**What the task requires:** Count how many lines hold the string "pose". Answer with that number and nothing more.

**Data extract:**
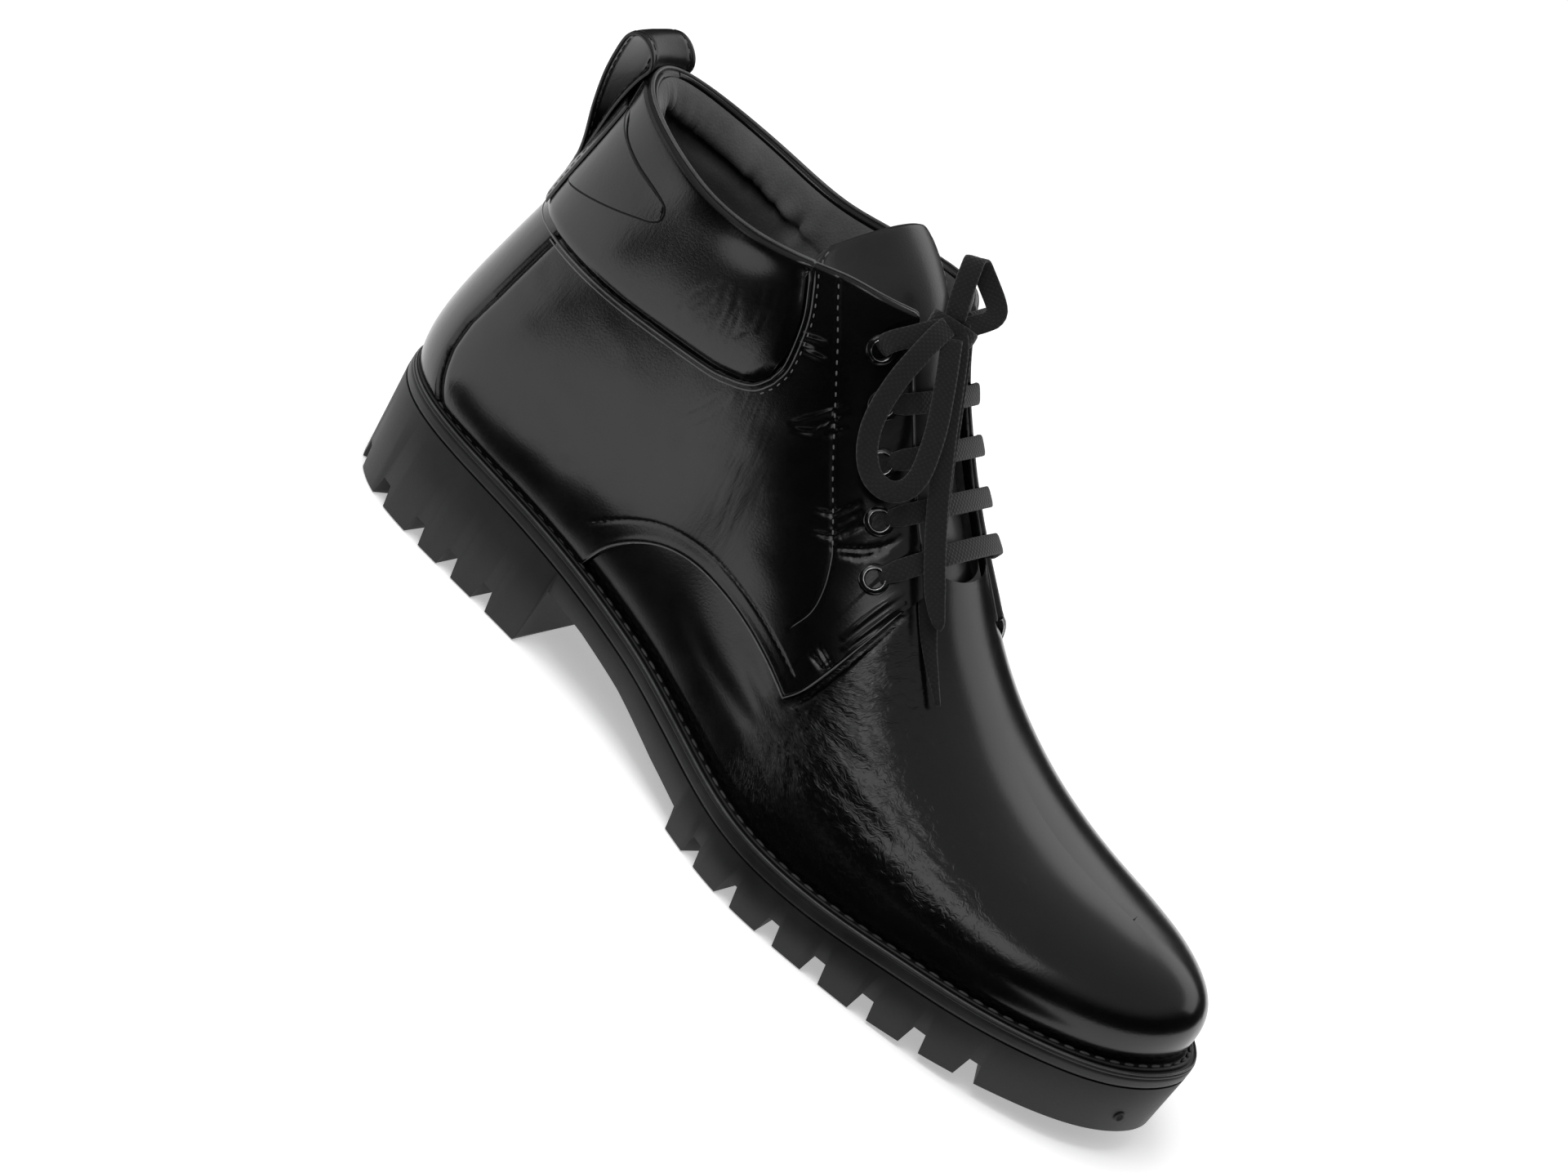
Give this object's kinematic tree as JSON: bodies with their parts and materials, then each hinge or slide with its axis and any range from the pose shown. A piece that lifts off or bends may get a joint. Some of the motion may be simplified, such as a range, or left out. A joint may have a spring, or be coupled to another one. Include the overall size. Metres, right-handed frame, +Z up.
{
  "type": "work boot",
  "caption": "Right-foot ankle-high lace-up work boot: hollow leather upper, padded collar, tongue and pull loop on a welted, lugged rubber sole.",
  "frame": {"origin": "floor level under the middle of the boot's overall length and width, laces left out", "axes": "+X from the heel to the toe, +Y towards the inner side of the foot, +Z up"},
  "size_m": [0.308, 0.1115, 0.1704],
  "materials": {
    "black_leather": "smooth black full-grain leather, semi-gloss, with fine creases",
    "grey_lining": "dark grey padded textile lining",
    "tongue_leather": "soft black leather, padded",
    "black_rubber": "matt dark grey-black rubber",
    "midsole_rubber": "matt dark grey-black rubber, smooth edge",
    "welt_leather": "black stitched welt strip",
    "eyelet_metal": "black lacquered metal with worn bright rims",
    "lace_fabric": "flat woven black lace"
  },
  "bodies": {
    "root": {"back_strip": "black_leather", "collar_cuff": "black_leather", "eyelet_inner_1": "eyelet_metal", "eyelet_inner_2": "eyelet_metal", "eyelet_inner_3": "eyelet_metal", "eyelet_inner_4": "eyelet_metal", "eyelet_inner_5": "eyelet_metal", "eyelet_outer_1": "eyelet_metal", "eyelet_outer_2": "eyelet_metal", "eyelet_outer_3": "eyelet_metal", "eyelet_outer_4": "eyelet_metal", "eyelet_outer_5": "eyelet_metal", "heel_patch": "black_leather", "insole": "grey_lining", "lace_bar_2": "lace_fabric", "lace_bar_3": "lace_fabric", "lace_bar_4": "lace_fabric", "lace_bar_5": "lace_fabric", "lace_end_inner": "lace_fabric", "lace_end_outer": "lace_fabric", "lace_knot": "lace_fabric", "lace_loop_hanging": "lace_fabric", "lace_loop_upper": "lace_fabric", "lace_strand_inner": "lace_fabric", "lace_strand_outer": "lace_fabric", "midsole": "midsole_rubber", "outsole": "black_rubber", "pull_loop": "black_leather", "quarter_inner": "black_leather", "quarter_outer": "black_leather", "tongue": "tongue_leather", "upper": "black_leather", "welt": "welt_leather"}
  },
  "joints": []
}
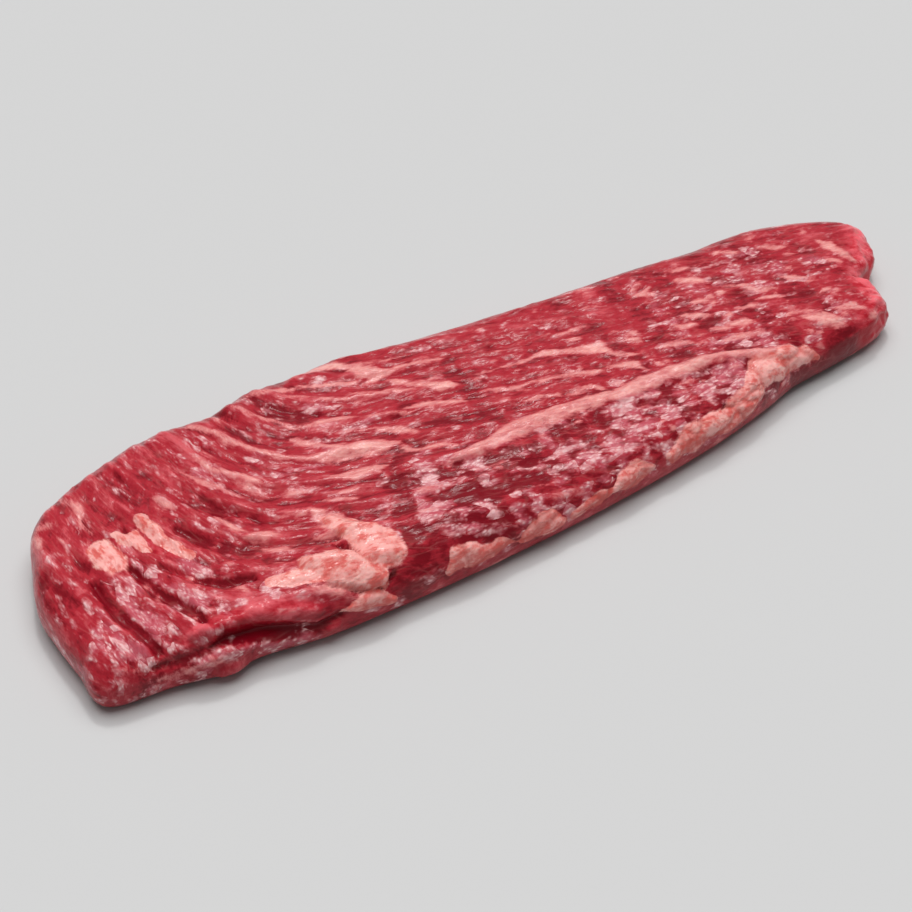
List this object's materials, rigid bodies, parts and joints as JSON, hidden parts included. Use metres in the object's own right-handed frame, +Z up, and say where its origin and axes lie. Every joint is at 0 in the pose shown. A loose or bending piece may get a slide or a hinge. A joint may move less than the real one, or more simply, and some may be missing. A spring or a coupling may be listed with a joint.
{
  "type": "skirt steak",
  "caption": "Long flat slab of raw beef, broad at one end and notched at the other, with a coarse grain, a fat seam and lumps of fat.",
  "frame": {"origin": "under the middle of the slab's bounding box, on the surface it lies on", "axes": "+X along the length from the broad end to the notched narrow end, +Y across from the edge with the fat to the plain edge, +Z up"},
  "size_m": [0.3818, 0.1208, 0.0235],
  "materials": {
    "raw_beef": "moist and glossy, crimson lean with pale pink fat"
  },
  "bodies": {
    "root": {"steak": "raw_beef"}
  },
  "joints": []
}
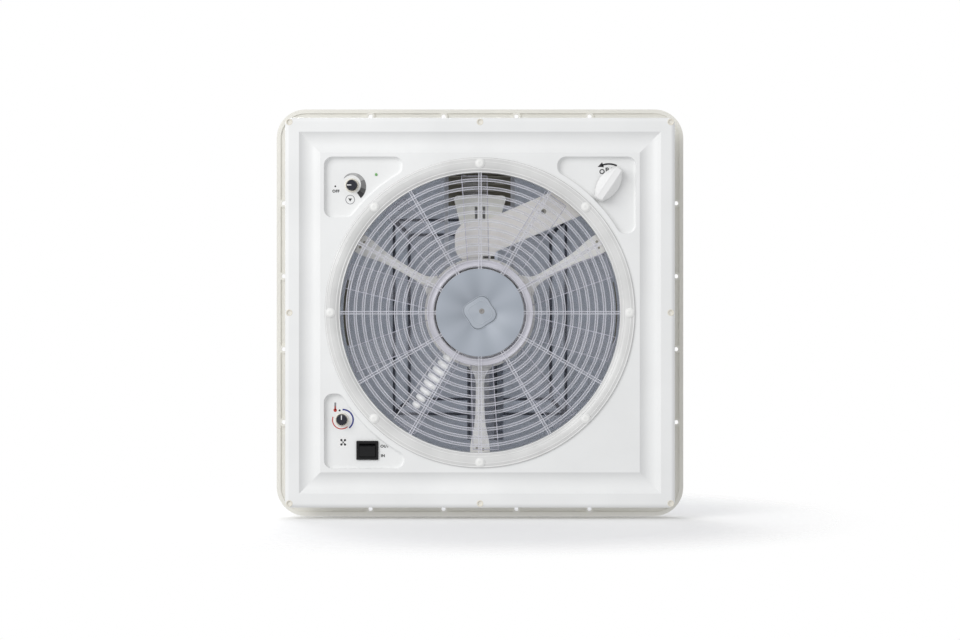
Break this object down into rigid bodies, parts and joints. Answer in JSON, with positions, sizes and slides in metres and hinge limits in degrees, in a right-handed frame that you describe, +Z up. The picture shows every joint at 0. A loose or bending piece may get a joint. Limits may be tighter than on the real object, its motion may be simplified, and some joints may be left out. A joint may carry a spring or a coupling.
{
  "type": "caravan roof vent",
  "caption": "Square roof vent with a ducted clear fan behind a round guard, crank-opened dome, flyscreen, speed and thermostat knobs, rocker switch and inner trim.",
  "frame": {"origin": "middle of the roof cut-out, level with the roof's outer face", "axes": "+Z up out of the roof, +X right and +Y down in the view from below"},
  "size_m": [0.466, 0.466, 0.1495],
  "materials": {
    "frame_white": "satin",
    "trim_white": "satin",
    "dome_shell": "satin",
    "seal_rubber": "matte",
    "rail_dark": "satin",
    "steel": "satin",
    "screen_edge": "matte",
    "screen_weave": "matte",
    "guard_clear": "clear",
    "fan_clear": "clear",
    "screw_white": "satin",
    "can_steel": "satin",
    "iron": "matte",
    "support_white": "satin",
    "housing_white": "satin",
    "handle_white": "satin",
    "gear_nylon": "satin",
    "wheel_bronze": "satin",
    "arm_white": "satin",
    "knob_black": "satin",
    "bezel_cream": "satin",
    "case_dark": "matte",
    "lamp_green": "clear",
    "board_green": "satin",
    "switch_black": "gloss",
    "terminal_grey": "matte"
  },
  "bodies": {
    "base": {"roof_frame": "frame_white", "hinge_pins": "steel", "flyscreen_frame": "screen_edge", "flyscreen_mesh": "screen_weave", "ceiling_frame": "trim_white", "grille": "guard_clear", "grille_screws": "screw_white", "motor_can": "can_steel", "motor_bearings": "steel", "motor_support": "support_white", "support_screws": "screw_white", "drive_housing": "housing_white", "drive_cover": "housing_white", "speed_control": "steel", "thermostat": "case_dark", "knob_bezels": "bezel_cream", "status_lamp": "lamp_green", "control_board": "board_green", "control_cover": "case_dark", "rocker_housing": "switch_black", "terminal_block": "terminal_grey"},
    "lid": {"dome": "dome_shell", "dome_seal": "seal_rubber", "dome_rail": "rail_dark"},
    "lift": {"lift_arm": "arm_white", "worm_wheel": "wheel_bronze", "arm_shaft": "steel"},
    "worm_drive": {"worm": "steel", "worm_bevel": "gear_nylon"},
    "cross_shaft": {"drive_shaft": "steel", "shaft_bevels": "gear_nylon"},
    "crank": {"crank_handle": "handle_white", "crank_spindle": "steel", "crank_bevel": "gear_nylon"},
    "fan": {"fan_rotor": "fan_clear", "fan_nut": "steel", "motor_shaft": "steel", "motor_armature": "iron"},
    "speed_dial": {"speed_knob": "knob_black", "speed_shaft": "steel"},
    "thermostat_dial": {"thermostat_knob": "knob_black", "thermostat_shaft": "steel"},
    "switch_rocker": {"rocker": "switch_black"}
  },
  "joints": [
    {"name": "lid_hinge", "type": "hinge", "parent": "base", "child": "lid", "pos_m": [0, -0.221, 0.016], "axis": [1, 0, 0], "range_deg": [0, 45]},
    {"name": "lift_arm_turn", "type": "hinge", "parent": "base", "child": "lift", "pos_m": [0, -0.1011, 0.036], "axis": [1, 0, 0], "range_deg": [0, 72]},
    {"name": "worm_turn", "type": "hinge", "parent": "base", "child": "worm_drive", "pos_m": [-0.008, -0.0796, 0.036], "axis": [0, 0, 1], "range_deg": [0, 1440]},
    {"name": "cross_shaft_turn", "type": "hinge", "parent": "base", "child": "cross_shaft", "pos_m": [-0.008, -0.0796, 0.0162], "axis": [0.9195, -0.393, 0], "range_deg": [0, 1440]},
    {"name": "crank_turn", "type": "hinge", "parent": "base", "child": "crank", "pos_m": [0.145, -0.145, -0.04], "axis": [0, 0, -1], "range_deg": [0, 1440]},
    {"name": "fan_spin", "type": "hinge", "parent": "base", "child": "fan", "pos_m": [0, 0, -0.02], "axis": [0, 0, 1], "continuous": true},
    {"name": "speed_knob_turn", "type": "hinge", "parent": "base", "child": "speed_dial", "pos_m": [-0.1446, -0.1438, -0.045], "axis": [0, 0, -1], "range_deg": [0, 270]},
    {"name": "thermostat_knob_turn", "type": "hinge", "parent": "base", "child": "thermostat_dial", "pos_m": [-0.156, 0.1208, -0.045], "axis": [0, 0, -1], "range_deg": [-140, 140]},
    {"name": "rocker_tilt", "type": "hinge", "parent": "base", "child": "switch_rocker", "pos_m": [-0.1272, 0.1554, -0.0355], "axis": [-1, 0, 0], "range_deg": [0, 16]}
  ],
  "couplings": [
    {"joint": "lift_arm_turn", "follows": "lid_hinge", "ratio": 1.6},
    {"joint": "worm_turn", "follows": "lid_hinge", "ratio": 32},
    {"joint": "cross_shaft_turn", "follows": "lid_hinge", "ratio": 32},
    {"joint": "crank_turn", "follows": "lid_hinge", "ratio": 32}
  ]
}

**Solved exercise:** 2